THE Reserve Bank of Zimbabwe (RBZ) will introduce new bank notes in the next two weeks and increase withdrawal limits as it moves to tackle biting cash shortages and ease the burden on the transacting public.
The new notes will be introduced in denominations of $2 and $5 as well as $2 coins to avoid larger denominations that may lead to inflation, RBZ Governor, Dr John Mangudya, said yesterday. He revealed this following the inaugural Monetary Policy Committee (MPC) meeting on Monday and Tuesday, which tabled a number of resolutions aimed at consolidating the recent country’s monetary policy reforms.
Dr Mangudya said the new bank notes and coins will be pegged at 1:1 with bond notes in terms of value and that cash supply will be increased over the next six months.
“We agreed to increase fiscal cash in circulation from current $768 million to a level, which is commensurate with the rest of the world. Currently our money supply is $19 billion. Our money in circulation, which is notes and coins, is about four percent. Internationally what is pertaining is about 10 to 15 percent,” Dr Mangudya told journalists in Harare.

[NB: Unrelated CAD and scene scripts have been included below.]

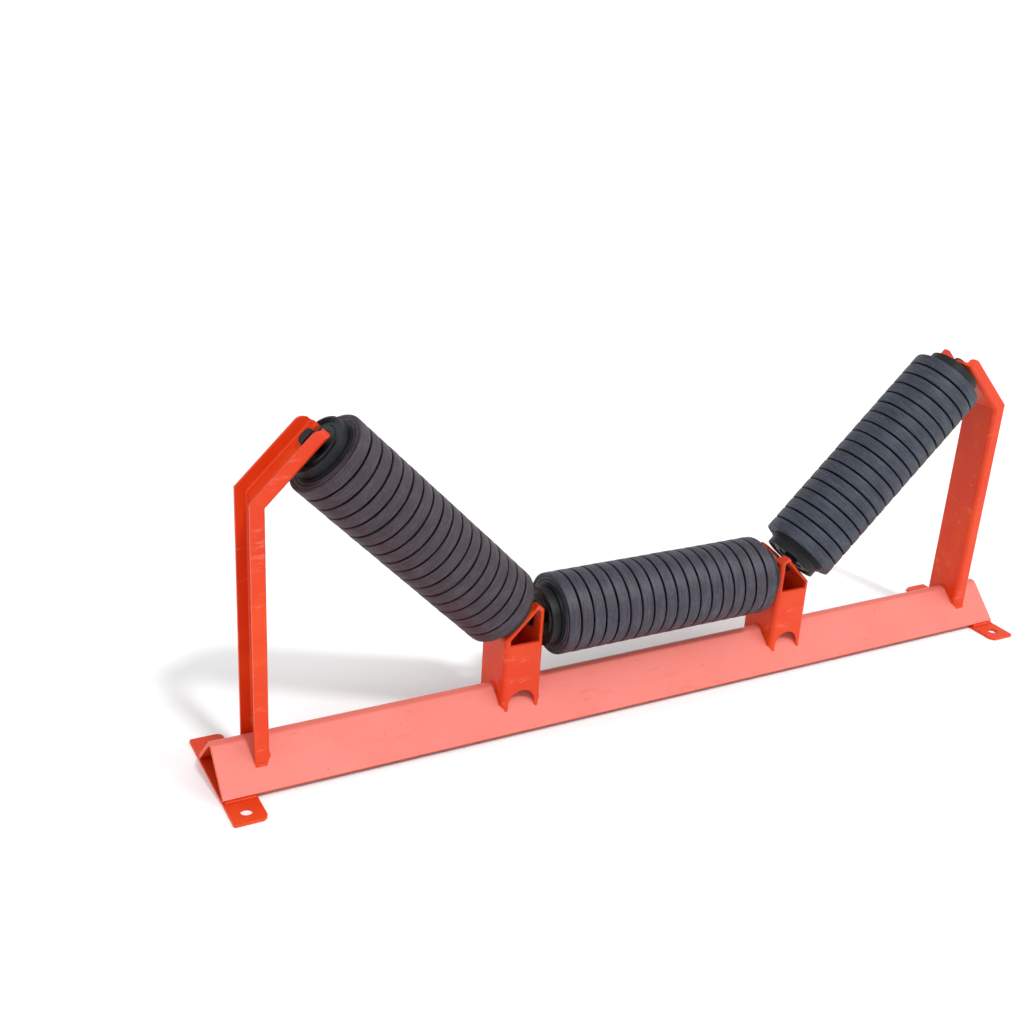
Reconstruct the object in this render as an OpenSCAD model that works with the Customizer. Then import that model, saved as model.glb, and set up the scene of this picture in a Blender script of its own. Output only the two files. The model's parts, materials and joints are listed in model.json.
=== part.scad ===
// Three-roll troughing idler set with rubber impact rings, on a folded angle base.
// Millimetres. X runs across the belt, Y along it, Z up. The origin is the centre of the base, at the
// underside of its feet.

/* [Base] */
// Overall length of the base angle
base_len = 1800; // [1760:10:1880]
// Half width of the base angle, out to its toes
base_half = 77; // [72:1:86]
// Plate thickness of the base angle
base_t = 8; // [6:1:10]
// Outer radius of the fold along the ridge
ridge_r = 18; // [14:1:22]

/* [Feet] */
// Length of a foot plate, front to back
foot_len = 280; // [264:2:300]
// Width of a foot plate
foot_w = 60; // [50:2:70]
// Thickness of a foot plate
foot_t = 6; // [5:1:12]
// Corner radius of a foot plate on its inward side
foot_corner = 13; // [8:1:18]
// Corner radius of a foot plate at the base's end
foot_corner_out = 4; // [2:1:8]
// Distance between a foot's two bolt holes
bolt_pitch = 220; // [212:2:228]
// Diameter of a bolt hole
bolt_hole_d = 22; // [14:1:24]

/* [Rollers] */
// Angle of the wing rollers above level
trough_angle = 45; // [35:1:48]
// Height of the centre roller's axis above the floor
axis_height = 206; // [196:2:230]
// Outer diameter of the rubber rings
ring_od = 159; // [150:1:165]
// Number of rubber rings on a roller
ring_count = 18; // [14:1:18]
// Distance from one ring to the next
ring_pitch = 27; // [24:0.5:28]
// Gap between two rings at the bore
ring_gap = 0.8; // [0.5:0.1:2]
// Edge radius of a ring
ring_edge = 2.6; // [1:0.2:4]
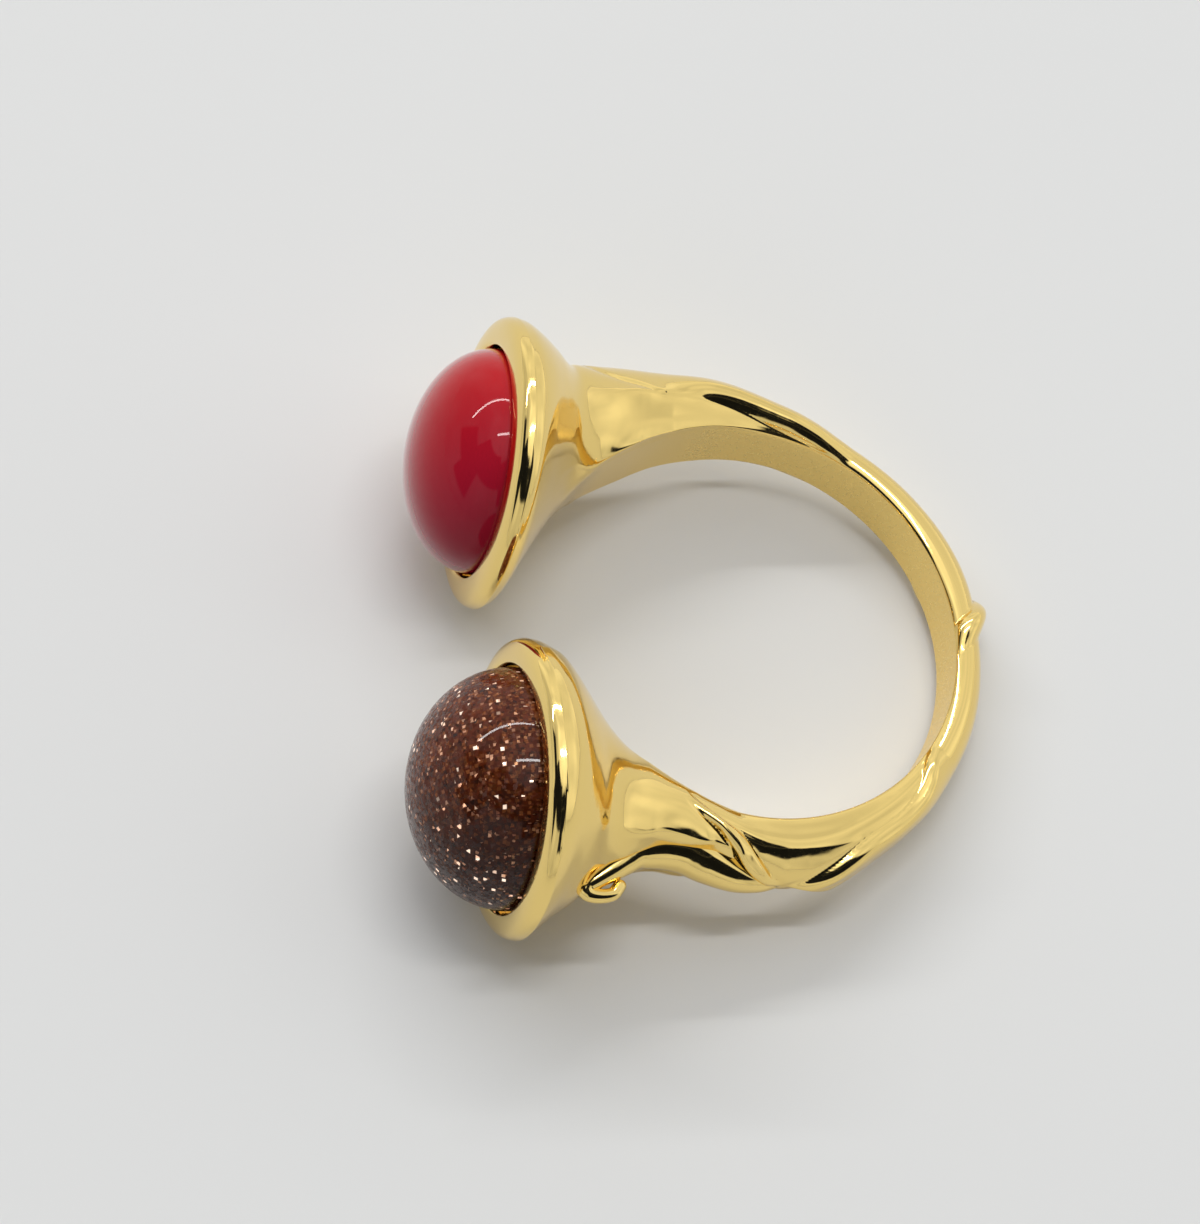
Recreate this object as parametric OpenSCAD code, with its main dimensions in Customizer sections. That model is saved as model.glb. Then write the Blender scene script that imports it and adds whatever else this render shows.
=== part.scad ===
// Adjustable ring lying on its side: a gold casting open at the front, with a
// flared cup at each end of the band and a round polished stone set in each cup.
// The ring's own frame has the finger hole on its Z axis, the back of the band
// toward +X and both cups toward -X. The whole ring is then tipped about Y, so
// that it rests on the lower edges of both cups and on the back of the band.

/* [Finger hole] */
// Radius of the round finger hole
hole_r = 8.4; // [8.2:0.05:8.6]
// Angle by which the cup side is raised when the ring lies on its side
rest_tilt = 12.3; // [11.9:0.1:12.7]

/* [Cups] */
// Widest radius of each cup, at its rounded lip
rim_r = 5.82; // [5.7:0.02:5.9]
// Radius of the round seat in the upper cup
upper_seat_r = 4.58; // [4.4:0.02:4.7]
// Radius of the round seat in the lower cup
lower_seat_r = 4.78; // [4.6:0.02:4.85]
// Depth of both seats behind the plane of the lip
seat_depth = 0.85; // [0.7:0.05:0.95]
// Distance of the cup planes in front of the hole's centre
cup_reach = 10.38; // [10.3:0.02:10.5]
// Sideways distance of the upper cup from the middle of the ring
upper_cup_y = 6.78; // [6.6:0.02:7]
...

“We want to ensure that this economy has enough cash. Over the next six months, from the next fortnight, we will be putting money into the economy, physical cash of up to 10 percent, we are going to spread it across six months. 10 percent of the $19 billion is $1,9 billion minus the $800 already on circulation, it means we will be feeding $1,1 billion dollars over the next six months into the economy.”

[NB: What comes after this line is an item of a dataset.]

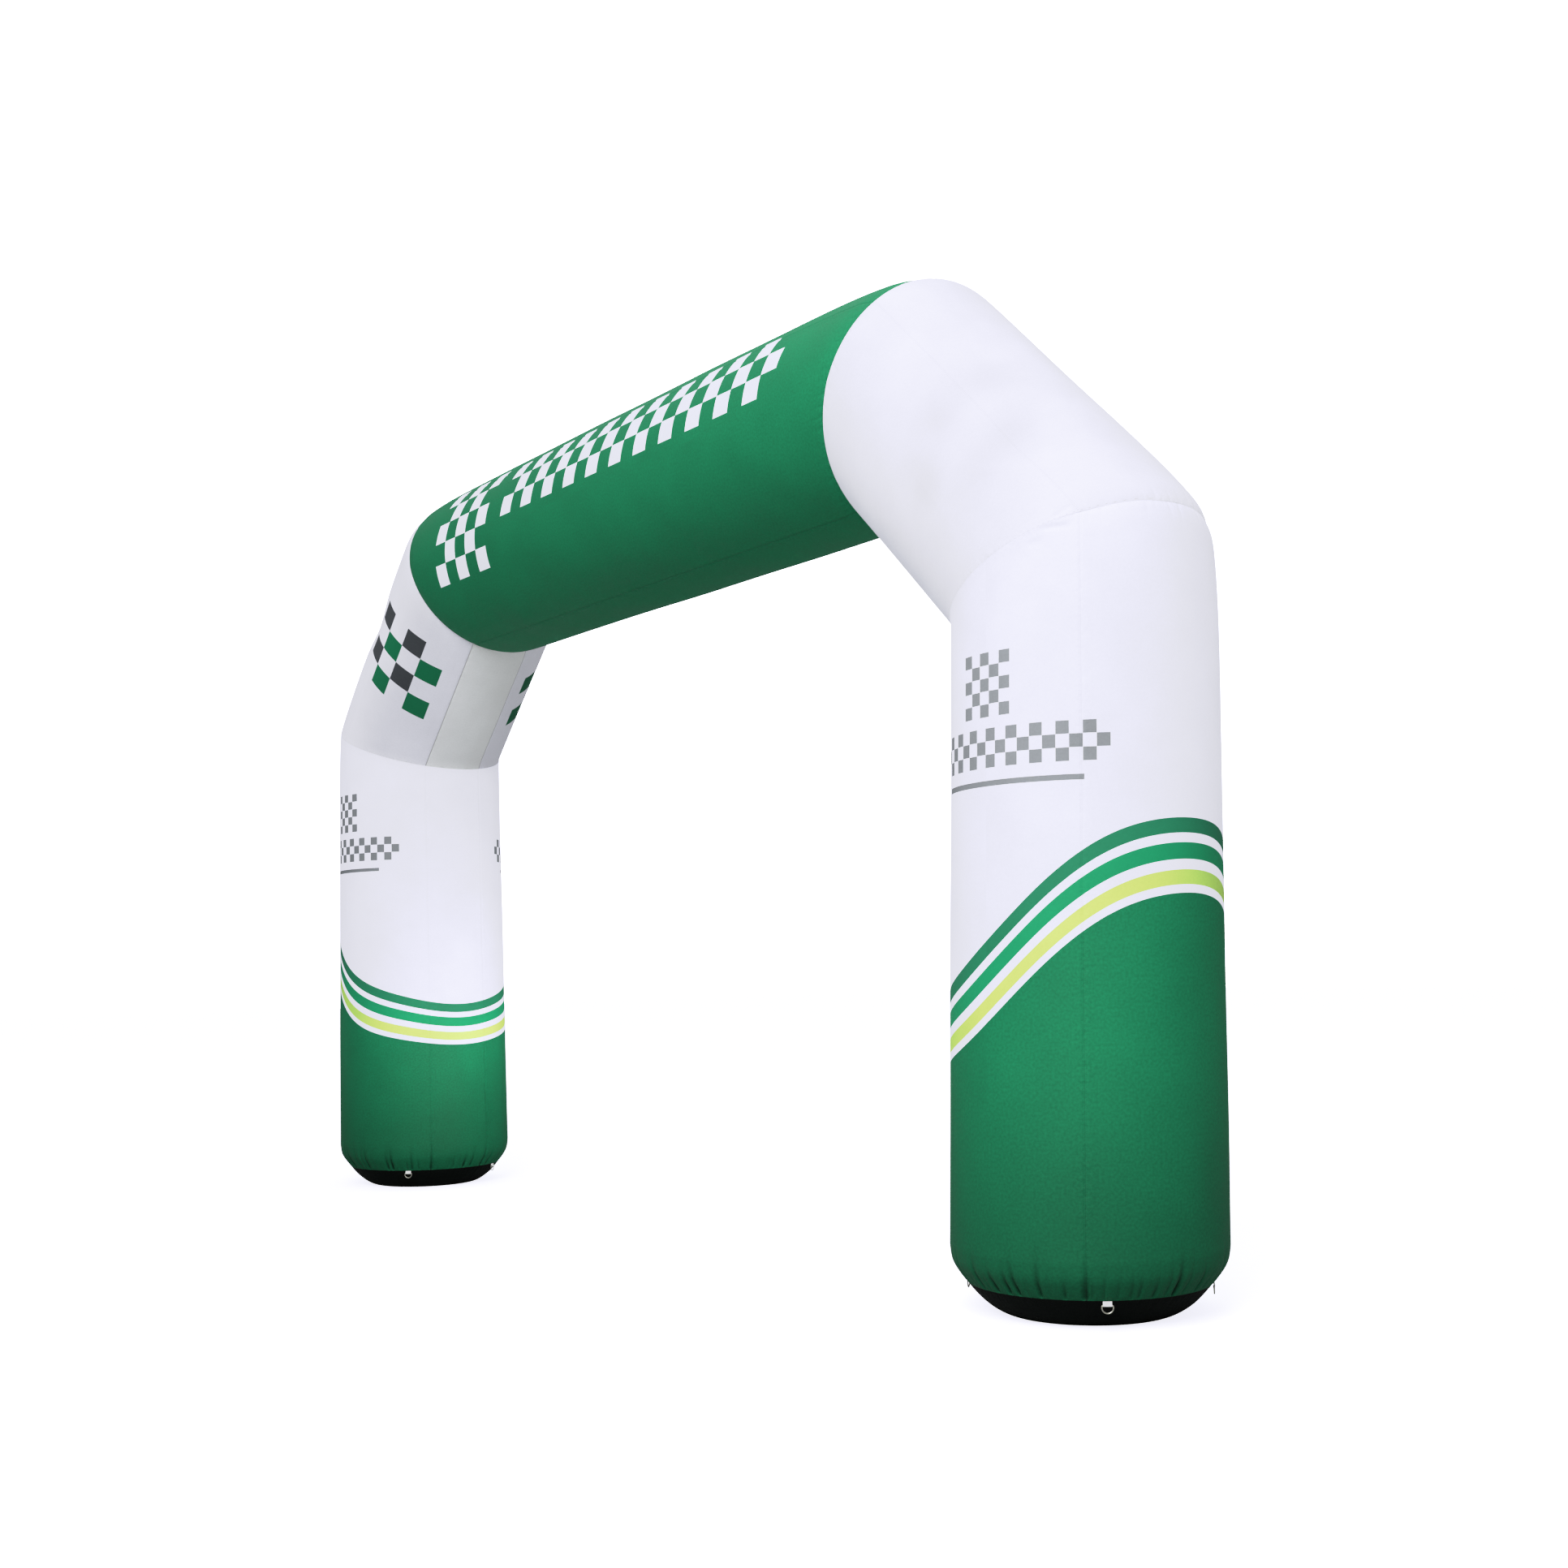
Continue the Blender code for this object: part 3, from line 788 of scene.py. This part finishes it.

The new notes and coins will not be called bond, he explained, “It’ll just be called dollars” and will be 1:1 with the bond notes. “Coupled with this, we are also reviewing withdrawal limits up,” said Dr Mangudya who revealed that the new monetary committee was seriously concerned about the shortage of cash in the economy. As such he said additional cash injection will be carried out through the non-inflationary exchange of RTGS money for physical cash.
Persistent cash shortages have induced a severe strain on the transacting public as it became a breeding ground for a thriving parallel market, which has seen cash being sold at premiums of up to 60 percent. Consumers have also endured the pain of a multi-tier pricing system, also informed by cash shortages and speculative market distortions. The scenario also pushed businesses to the corner amid price escalation and the rising cost of doing business, which spiked further following introduction of Zim-dollar in June this year.

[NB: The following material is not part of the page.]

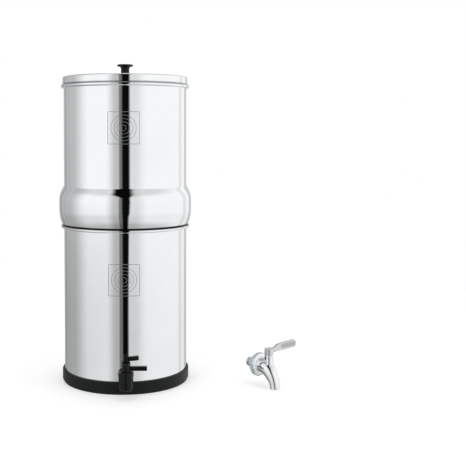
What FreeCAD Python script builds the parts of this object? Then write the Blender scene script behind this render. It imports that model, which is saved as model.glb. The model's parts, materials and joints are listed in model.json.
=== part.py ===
import FreeCAD, Part
import math
import os
import re

import Sketcher

# Gravity water filter: two stacked stainless steel chambers, a lid, filter candles, a base
# ring, the tap that is fitted to it and a loose lever tap of turned steel standing beside it.
# Millimetres, +Z up. The origin is the middle of the base ring's foot; the taps face -Y.

doc = FreeCAD.newDocument("GravityFilter")
sheet = doc.addObject("Spreadsheet::Sheet", "Sizes")

DRIVING_SIZES = {
    # Shells
    "Sheet": 0.9,
    "SeatGap": 0.3,
    "ChamberRadius": 101.0,
    "BeadReach": 5.2,
    "BeadHeight": 5.6,
    "BeadRounding": 2.4,
    "FloorRounding": 8.0,
    # Base ring
    "BaseWall": 3.5,
    "BaseHeight": 20.0,
    "BaseWidth": 18.5,
    "BaseFloor": 5.0,
    "BaseTaper": 2.0,
    "BaseRounding": 1.5,
    # Lower chamber
    "LowerHeight": 253.5,
    "NeckFlare": 1.4,
    "NeckStart": 203.0,
    "NeckRun": 6.0,
    # Upper chamber
    "SpigotDepth": 27.0,
    "SpigotGap": 0.8,
    "UpperHeight": 228.5,
    "LedgeReach": 3.0,
    "BulgeReach": 8.5,
    "BulgeStart": 11.0,
    "BulgeEnd": 47.0,
    "BulgeTop": 66.0,
    "BulgeRounding": 15.0,
    "ShoulderRounding": 26.0,
    "LedgeRounding": 1.5,
    # Lid
    "LidOverhang": 1.8,
    "LidHeight": 12.5,
    "LidRounding": 6.0,
    "SkirtGap": 0.6,
    "SkirtDepth": 10.0,
    # Knob, its screw and washer
    "KnobRadius": 13.0,
    "KnobHeight": 21.0,
    "KnobRim": 3.0,
    "KnobNeckRadius": 5.4,
    "KnobFootRadius": 8.5,
    "KnobFlare": 5.0,
    "KnobRounding": 1.2,
    "ScrewRadius": 2.0,
    "ScrewGrip": 10.0,
    "ScrewHeadRadius": 4.0,
    "ScrewHeadHeight": 2.6,
    "ScrewGap": 0.25,
    "WasherRadius": 7.0,
    "WasherHeight": 1.0,
    # Candles
    "CandleCircle": 50.0,
    "CandleRadius": 24.0,
    "CandleHeight": 178.0,
    "CandleWall": 6.5,
    "CandleDome": 18.0,
    "CandleBaseRadius": 26.0,
    "CandleBaseHeight": 14.0,
    "CandleCup": 8.0,
    "CandleCupGap": 0.1,
    "StemRadius": 5.0,
    "StemLength": 34.0,
    "StemBore": 2.6,
    "StemGap": 0.3,
    "SealRadius": 13.0,
    "SealHeight": 3.0,
    "WingNutRadius": 8.5,
    "WingNutTaper": 2.0,
    "WingNutHeight": 9.0,
    "WingReach": 17.0,
    "WingThickness": 3.0,
    "WingHeight": 13.0,
    # Fitted tap
    "TapHeight": 33.0,
    "TapBarrelRadius": 7.6,
    "TapHoleGap": 0.5,
    "TapReach": 28.0,
    "TapInside": 20.0,
    "TapBodyRadius": 11.5,
    "TapBodyTop": 44.0,
    "TapBodyFoot": 19.5,
    "TapMouthRadius": 8.0,
    "TapMouth": 15.0,
    "TapMouthBore": 5.4,
    "TapWaterway": 3.2,
    "TapBodyRounding": 3.0,
    "TapFlangeRadius": 12.4,
    "TapFlangeHeight": 3.0,
    "TapWasherRadius": 12.0,
    "TapWasherHeight": 1.8,
    "TapNutRadius": 14.0,
    "TapNutHeight": 7.0,
    "PlugRadius": 6.4,
    "PlugFoot": 23.0,
    "PlugGap": 0.06,
    "PlugBore": 2.8,
    "PlugSealRadius": 1.1,
    "TapHubRadius": 6.3,
    "TapHubTop": 55.0,
    "TapArmReach": 32.4,
    "TapArmFoot": 45.4,
    "TapArmHeight": 6.4,
    "TapArmRootWidth": 5.0,
    "TapArmEndWidth": 9.0,
    # Loose lever tap, measured from the middle of its washer on the axis of its stem
    "LooseX": 216.0,
    "LooseY": -52.0,
    "LooseAngle": 35.0,
    "SteelWasherRadius": 19.0,
    "SteelWasherHeight": 6.0,
    "SteelWasherBevel": 2.0,
    "SteelStemRadius": 8.0,
    "SteelStemLength": 22.0,
    "SteelWaterway": 4.6,
    "SteelFlangeRadius": 18.0,
    "SteelFlangeHeight": 5.0,
    "SteelFlangeEdge": 1.6,
    "CollarRadius": 13.4,
    "CollarHeight": 1.6,
    "BeakRadius": 12.4,
    "BeakStart": 9.6,
    "TowerReach": 23.8,
    "TowerRadius": 7.2,
    "TowerTop": 18.5,
    "TowerFootRadius": 7.9,
    "TowerFootHeight": 3.5,
    "SlotHeight": 3.2,
    "SlotClearance": 2.0,
    "PinRadius": 0.9,
    "PinCircle": 6.0,
    "PinAngle": 15.0,
    "PinSink": 2.0,
    "QuarterTurn": 90.0,
    "MouthReach": 37.8,
    "MouthDrop": 32.5,
    "MouthRadius": 7.8,
    "MouthWall": 1.5,
    "SpoutWall": 3.6,
    "SpindleRadius": 3.9,
    "SpindleFoot": 6.0,
    "SpindleGap": 0.06,
    "SpindleBore": 2.4,
    "SpindleSealRadius": 0.9,
    "HubRadius": 7.0,
    "HubHeight": 11.4,
    "HubRounding": 0.8,
    "HubGap": 0.4,
    "CapRadius": 5.0,
    "CapHeight": 2.6,
    "CapSink": 0.5,
    "CapGap": 0.5,
    "SocketRadius": 1.8,
    "SocketDepth": 1.8,
    "PaddleReach": 60.5,
    "PaddleThickness": 4.4,
    "PaddleRootFoot": 3.7,
    "PaddleRootTop": 0.7,
    "PaddleRise": 2.1,
    "PaddleHeight": 12.5,
    "PaddleEndFlat": 0.4,
    "PaddleShoulder": 20.0,
    "PaddleNeck": 10.0,
    "PaddleDip": 2.5,
    "PanelStart": 25.0,
    "PanelInset": 2.6,
    "PanelDepth": 0.5,
    "SteelNutRadius": 12.7,
    "SteelNutHeight": 6.0,
    "SteelInnerWasherRadius": 12.0,
    "SteelInnerWasherHeight": 1.6,
}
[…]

Dr Mangudya said the bank was seized with formalising the process and satisfying the legal requirements before introducing the new bank notes, which includes advertising the notes’ specimen prior to official use. In its comprehensive press statement after the two-day meeting, the RBZ Monetary Policy Committee (MPC) noted a number of issues that require urgent implementation for attainment of macro-economic stability and sustainable development.
In particular, it focused on the recent economic developments, inflation trends, cash challenges in the economy, exchange rate and foreign exchange inflows and outflows, as well as the interbank market and national payment issues.
The committee noted that key basic economic fundamentals remain sound, and in place for the country to meet its stabilisation and development objectives but stressed the need to maintain a stable exchange rate.
Despite concerns over the continued inflationary pressures in the economy, Treasury has projected the trend would recede in the outlook period as attested by the recent decline in monthly inflation from 39.26 percent in June 2019 to 18.07 percent in August and further to 17.72 percent in September 2019. A monthly rate of 10-12 percent is projected for year-end. Government has said that inflationary trends are not demand driven as aggregate demand remains subdued.
The meeting further agreed that the efficiency of the interbank foreign exchange market remains a critical variable for the stabilisation of the exchange rate.
Accordingly, the committee agreed on the need to deepen and widen interbank market trading activities so as to attain the desired efficient operation of the market.
To achieve this, banks would have to put available foreign exchange balances on the market for trading purposes while RBZ will also make efforts to increase the flow of foreign exchange to the market.